[start of Records for this task]

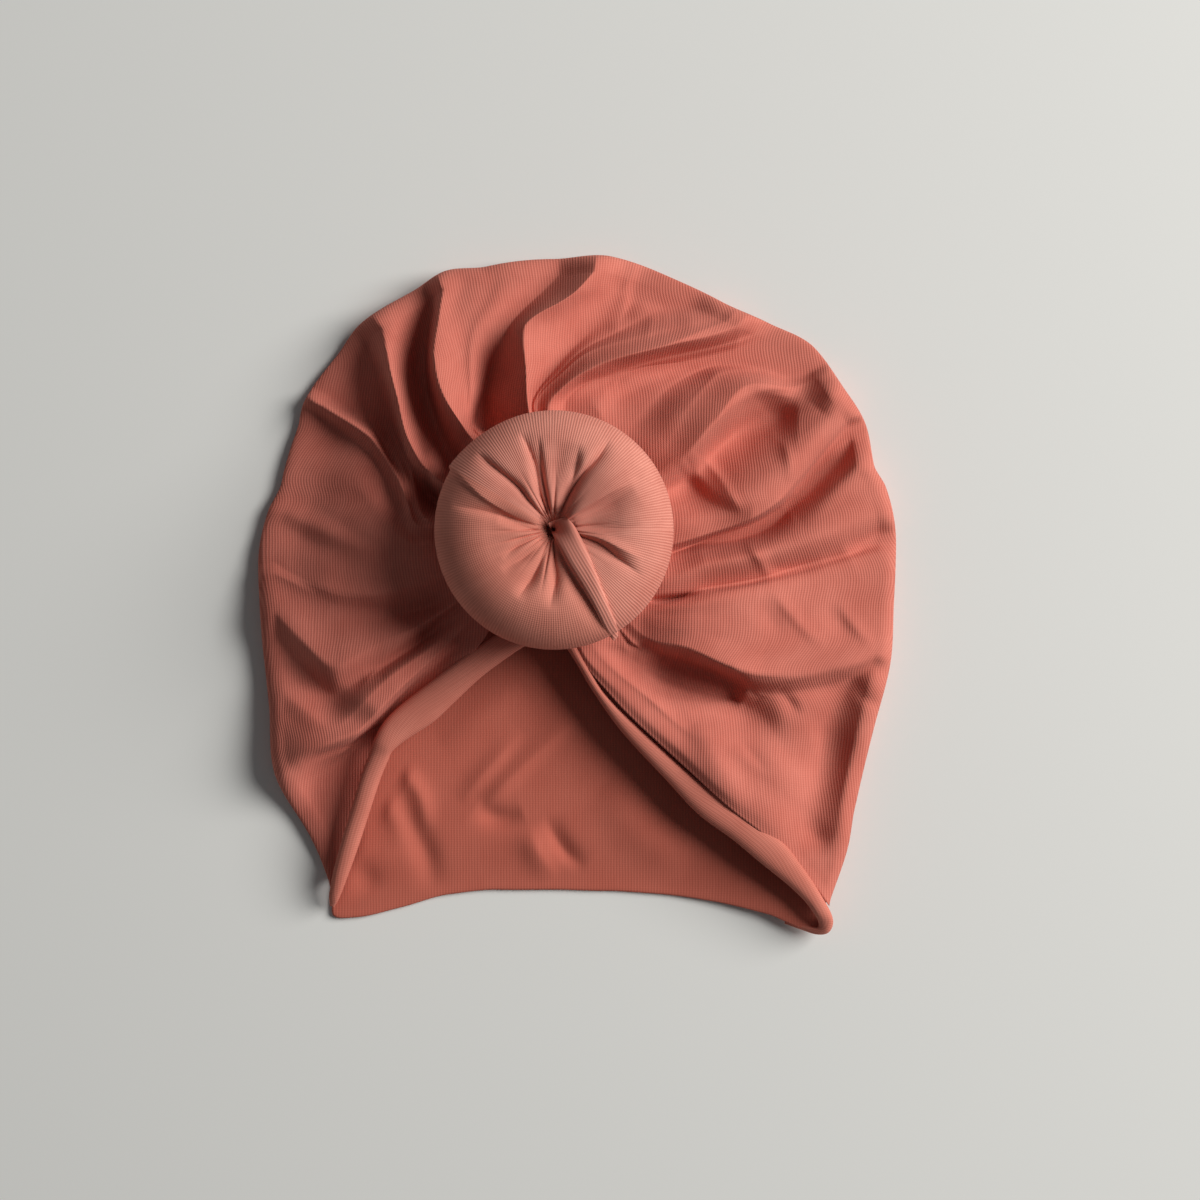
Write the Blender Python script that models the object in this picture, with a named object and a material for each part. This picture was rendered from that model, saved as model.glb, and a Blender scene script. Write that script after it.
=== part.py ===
"""Turban headwrap of baby size, lying flat: a gathered jersey cap with a padded knot.

Metres, +Z up. +Y points to the crown of the cap, -Y to its mouth and nape, and the knot faces +Z.
The origin lies under the middle of the cap's outline, on the surface that the cap rests on.

The cap is drawn in a plan round the knot: a bearing in degrees, counter-clockwise from +X, and a
share of the way from the knot's middle to the outline. The fold table gives, for each fold line,
its bearing and its rise at a few of those shares.
"""

import math
from collections import namedtuple

import bpy
import bmesh
import numpy as np

# Size of the cap
CAP_WIDTH = 0.1755
CAP_LENGTH = 0.1862
CLOTH_WALL = 0.0015
PIECE_GAP = 0.0003

# Height of the cloth
CROWN_HEIGHT = 0.0085
CROWN_TURN = 0.0045
SEAT_HEIGHT = 0.0175
FOLD_RISE = 0.0072
WRINKLE_RISE = 0.0008
WRINKLE_WIDTH = 0.0032

# Knot and strap
KNOT_RADIUS = 0.0312
KNOT_THICKNESS = 0.0275
KNOT_FLAT_RADIUS = 0.0165
DIMPLE_RADIUS = 0.0125
DIMPLE_DEPTH = 0.0115
GATHER_DEPTH = 0.0016
STITCH_HOLE_RADIUS = 0.0050
STRAP_WALL = 0.0012
STRAP_ROOT_WIDTH = 0.0030
STRAP_TIP_WIDTH = 0.0072
STRAP_LIFT = 0.0007
STRAP_BEARING = -61.0

# Rolled hems of the mouth
HEM_ROLL_WIDTH = 0.0070
HEM_ROLL_HEIGHT = 0.0034
HEM_START_SHARE = 0.86
HEM_TIP_SHARE = 0.6
LEFT_CORNER = 239.6
RIGHT_CORNER = 304.5

# The back panel ends a little inside the crown fold that covers its edge
BACK_INSET = 0.0016
EDGE_ROUND = 0.0005
CORNER_TURN_DEG = 3.0

# Mesh steps
COLUMN_STEP_DEG = 5.0
SHEET_SHARES = (0.0, 0.16, 0.27, 0.36, 0.44, 0.52, 0.60, 0.68, 0.76, 0.84, 0.92, 1.0)
ROLL_STEPS = 4
BACK_STEP_DEG = 5.5
BACK_ROWS = 8
KNOT_COLUMNS = 72
KNOT_ROWS = 6
HEM_SIDES = 8
STRAP_ROWS = 9

# Section of the strap: place across its half width, and level through its wall
STRAP_SECTION = ((-1.0, 0.0), (-0.6, 1.0), (0.6, 1.0), (1.0, 0.0))

# Outline of the cap about the knot: bearing, and reach as a share of the cap's length
Reach = namedtuple("Reach", "bearing reach")
OUTLINE = (
    Reach(0, 0.505), Reach(7.4, 0.495), Reach(11.7, 0.483), Reach(18.5, 0.487), Reach(27, 0.477),
    Reach(35, 0.471), Reach(44, 0.442), Reach(54, 0.420), Reach(66, 0.413), Reach(78, 0.415),
    Reach(90, 0.402), Reach(104, 0.403), Reach(113, 0.416), Reach(120, 0.410), Reach(133, 0.417),
    Reach(141, 0.410), Reach(152, 0.413), Reach(159, 0.405), Reach(170, 0.406), Reach(176, 0.420),
    Reach(184, 0.434), Reach(193, 0.444), Reach(204, 0.466), Reach(212, 0.493), Reach(222, 0.549),
    Reach(231, 0.575), Reach(238, 0.620), Reach(240.6, 0.661), Reach(243, 0.648), Reach(248, 0.607),
    Reach(254, 0.565), Reach(261.5, 0.542), Reach(270, 0.536), Reach(278, 0.543), Reach(286, 0.564),
    Reach(293, 0.600), Reach(299, 0.652), Reach(303.6, 0.713), Reach(307, 0.682), Reach(313, 0.639),
    Reach(317, 0.608), Reach(324, 0.572), Reach(330, 0.552), Reach(338.5, 0.535), Reach(348, 0.514),
    Reach(354, 0.508),
)

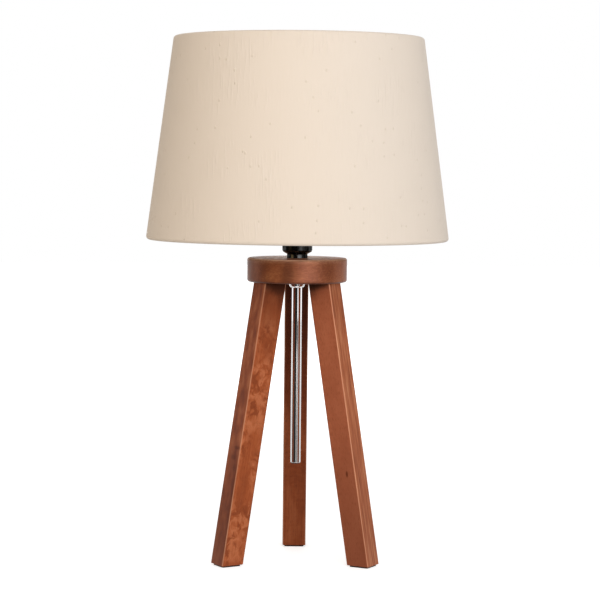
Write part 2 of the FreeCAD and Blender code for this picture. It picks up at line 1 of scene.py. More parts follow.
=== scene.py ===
# Dresses the tripod table lamp: stained timber stand, chrome cable tube, bayonet lampholder, bulb and cloth shade.

import json
import logging
import math
from dataclasses import dataclass, field
from enum import Enum
from typing import Any, Sequence

import bmesh
import bpy
from mathutils import Matrix, Vector


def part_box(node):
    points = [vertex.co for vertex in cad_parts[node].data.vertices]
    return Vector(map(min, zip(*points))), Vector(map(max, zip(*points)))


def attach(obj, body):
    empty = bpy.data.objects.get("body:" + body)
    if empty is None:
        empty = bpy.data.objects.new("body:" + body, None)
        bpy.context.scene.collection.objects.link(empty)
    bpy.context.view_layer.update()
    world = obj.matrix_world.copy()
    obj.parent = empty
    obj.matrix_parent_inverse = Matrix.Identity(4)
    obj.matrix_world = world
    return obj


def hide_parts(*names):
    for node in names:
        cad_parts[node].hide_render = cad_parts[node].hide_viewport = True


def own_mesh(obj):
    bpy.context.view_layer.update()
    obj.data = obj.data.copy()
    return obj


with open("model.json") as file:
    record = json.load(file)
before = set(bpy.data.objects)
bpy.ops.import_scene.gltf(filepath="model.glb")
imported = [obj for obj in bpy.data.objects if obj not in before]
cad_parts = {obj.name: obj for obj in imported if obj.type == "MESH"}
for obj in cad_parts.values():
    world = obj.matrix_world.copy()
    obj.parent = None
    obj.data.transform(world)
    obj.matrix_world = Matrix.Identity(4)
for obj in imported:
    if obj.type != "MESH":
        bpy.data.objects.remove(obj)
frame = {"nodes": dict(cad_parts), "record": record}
bpy.context.view_layer.update()

LOG = logging.getLogger("lamp")
MM = 0.001
FULL_TURN = 2 * math.pi
UP = Vector((0, 0, 1))
# Points that lie within this of each other count as level.
SLACK = 0.01 * MM

Mesh = bmesh.types.BMesh
Piece = bpy.types.Object
Tree = bpy.types.NodeTree
Node = bpy.types.Node
Source = Node | bpy.types.NodeSocket
Sizes = tuple[float, float, float]
Colour = tuple[float, float, float, float]


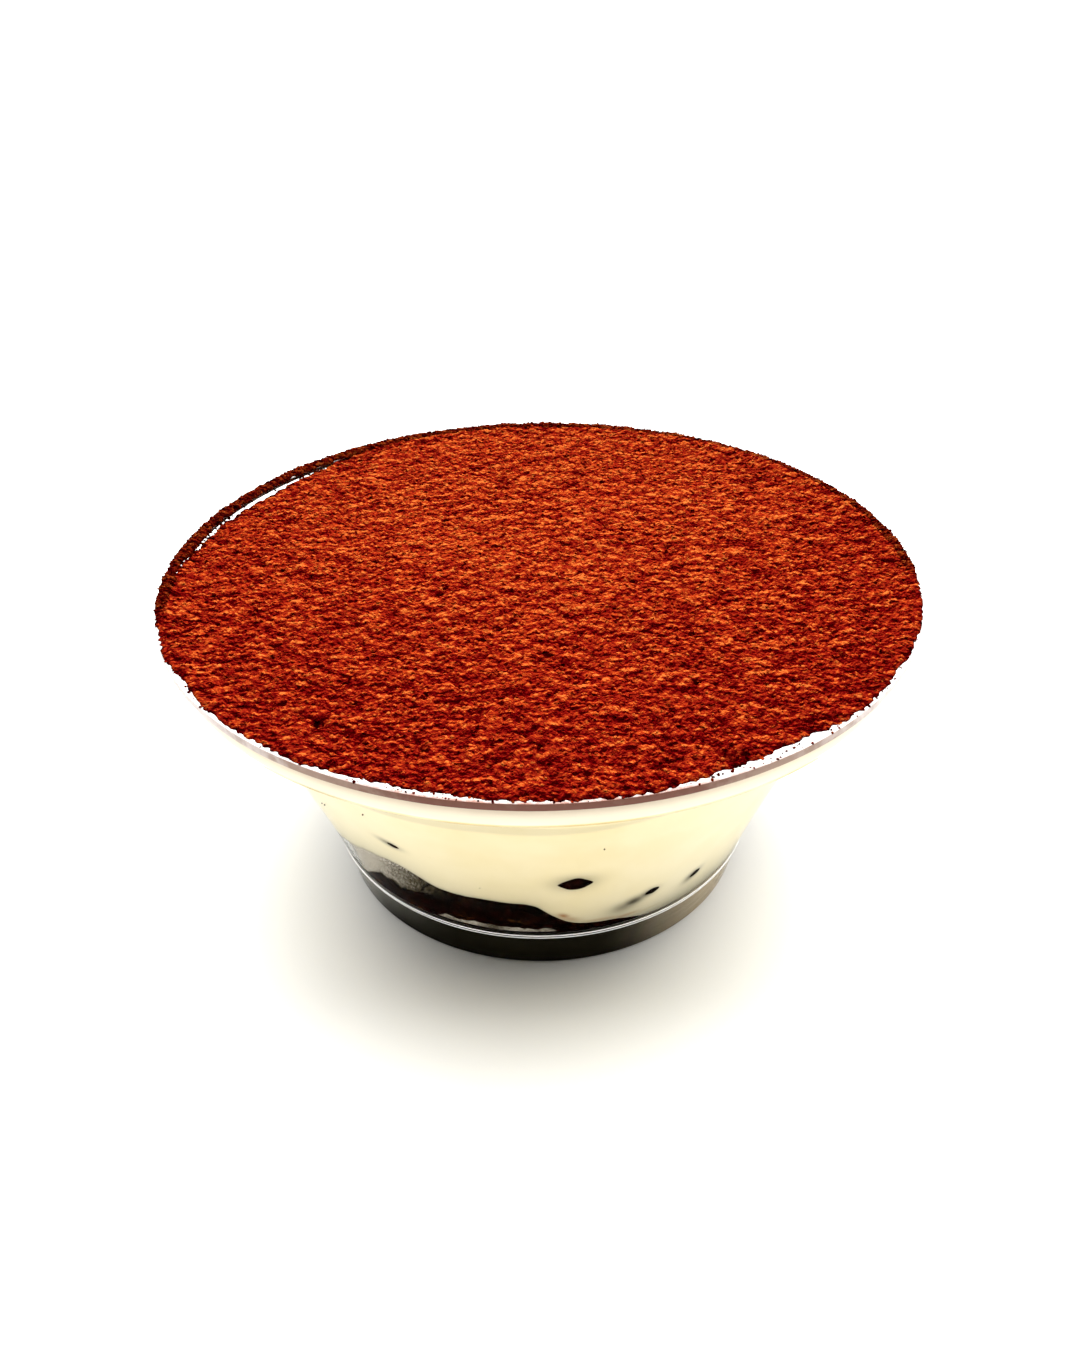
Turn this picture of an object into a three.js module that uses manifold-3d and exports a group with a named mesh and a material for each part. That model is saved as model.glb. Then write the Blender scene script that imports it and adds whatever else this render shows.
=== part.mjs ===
// Tiramisu in a clear plastic dessert cup. A coffee-soaked sponge lies on the cup's raised floor, a pale
// cream covers it and fills the cup to its collar, and a layer of cocoa powder closes the top. A few bits
// of sponge sit in the cream where it meets the wall.
// Millimetres, +Z up, origin on the table at the middle of the foot. Azimuths are in degrees from +X,
// turning towards +Y, so the front of the cup is at -90.
import * as THREE from "three";
import { mergeVertices } from "three/addons/utils/BufferGeometryUtils.js";
import Module from "manifold-3d";

// Cup.
const RIM_RADIUS = 58.5;
const CUP_HEIGHT = 52.2;
const WALL = 0.8; // measured level, through the body, the collar and the foot
const LIP_HEIGHT = 0.9;
const COLLAR_TOP_RADIUS = 57.3;
const COLLAR_FOOT_RADIUS = 56.9;
const LEDGE_HEIGHT = 47.9; // underside of the stacking ledge that carries the collar
const CORNER_RADIUS = 35.95; // where the foot, the floor and the body meet
const CORNER_HEIGHT = 7.28;
const FOOT_RADIUS = 34.2;
const FOOT_RING_WIDTH = 1.1;
const BODY_SLOPE = 0.2978; // outward lean of the body at the corner
const BODY_FLARE = 0.0031983; // how fast that lean grows with height, per millimetre
const FLOOR_TOP = 7.6;
const FLOOR_UNDERSIDE = 6.8;

// Filling.
const GAP = 0.3; // between touching pieces
const SURFACE_HEIGHT = 52.1; // top of the cocoa away from its uneven stretches
const COCOA_THICKNESS = 0.8;
const WAVE_HEIGHT = 0.15; // of the gentle waves over the whole surface
const WAVE_LENGTHS = [11, 9, 17];
const WAVE_START = 1;
const EDGE_START = 45; // outside this radius the surface levels out, then sinks or rises to the wall
const LOW_EDGE_DROP = 1.4; // it sinks this far against the wall along one stretch
const LOW_EDGE_MIDDLE = 140;
const LOW_EDGE_SPREAD = 62;
const HIGH_EDGE_RISE = 0.45; // and is heaped up along another
const HIGH_EDGE_MIDDLE = 45;
const HIGH_EDGE_SPREAD = 50;

// Sponge. CREAM_EDGE is the cream's lower edge against the wall, as azimuth and height, right round the
// cup. POCKET is how far the sponge's own edge has sunk below it, which leaves an air pocket at the wall.
const CREAM_EDGE = [
  [-180, 12], [-165, 11.5], [-150, 14.5], [-138, 17.8], [-126, 20.6], [-115, 17.5], [-108, 16.7],
  [-93, 16.3], [-85, 11], [-77, 9.5], [-66, 9.1], [-40, 9], [-10, 11], [40, 16], [90, 18], [140, 15],
  [180, 12],
];
const POCKET = [
  [-180, 0], [-168, 0], [-145, 5.6], [-136, 7.4], [-122, 7.6], [-110, 2.2], [-104, 4.3], [-95, 1.9],
  [-91, 2.6], [-86, 0], [180, 0],
];
const SPONGE_MIDDLE_HEIGHT = 18;
const SPONGE_SHOULDER = 0.5; // share of the radius inside which the sponge keeps its middle height
const POCKET_START = 0.9; // share of the radius at which the pocket begins
const SET_BACK = 3; // the cream gets between the sponge and the wall along one stretch
const SET_BACK_MIDDLE = -42;
const SET_BACK_SPREAD = 26;
const LEAST_SET_BACK = 0.6; // under this the cream leaves the sponge's side bare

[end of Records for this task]

Taking the lines above, repeat exactly those from the line that contains "Turn this picture" through the line that contains "const FLOOR_UNDERSIDE = 6.8;", and both of those lines as well. Include nothing else.

Result for this task
Turn this picture of an object into a three.js module that uses manifold-3d and exports a group with a named mesh and a material for each part. That model is saved as model.glb. Then write the Blender scene script that imports it and adds whatever else this render shows.
=== part.mjs ===
// Tiramisu in a clear plastic dessert cup. A coffee-soaked sponge lies on the cup's raised floor, a pale
// cream covers it and fills the cup to its collar, and a layer of cocoa powder closes the top. A few bits
// of sponge sit in the cream where it meets the wall.
// Millimetres, +Z up, origin on the table at the middle of the foot. Azimuths are in degrees from +X,
// turning towards +Y, so the front of the cup is at -90.
import * as THREE from "three";
import { mergeVertices } from "three/addons/utils/BufferGeometryUtils.js";
import Module from "manifold-3d";

// Cup.
const RIM_RADIUS = 58.5;
const CUP_HEIGHT = 52.2;
const WALL = 0.8; // measured level, through the body, the collar and the foot
const LIP_HEIGHT = 0.9;
const COLLAR_TOP_RADIUS = 57.3;
const COLLAR_FOOT_RADIUS = 56.9;
const LEDGE_HEIGHT = 47.9; // underside of the stacking ledge that carries the collar
const CORNER_RADIUS = 35.95; // where the foot, the floor and the body meet
const CORNER_HEIGHT = 7.28;
const FOOT_RADIUS = 34.2;
const FOOT_RING_WIDTH = 1.1;
const BODY_SLOPE = 0.2978; // outward lean of the body at the corner
const BODY_FLARE = 0.0031983; // how fast that lean grows with height, per millimetre
const FLOOR_TOP = 7.6;
const FLOOR_UNDERSIDE = 6.8;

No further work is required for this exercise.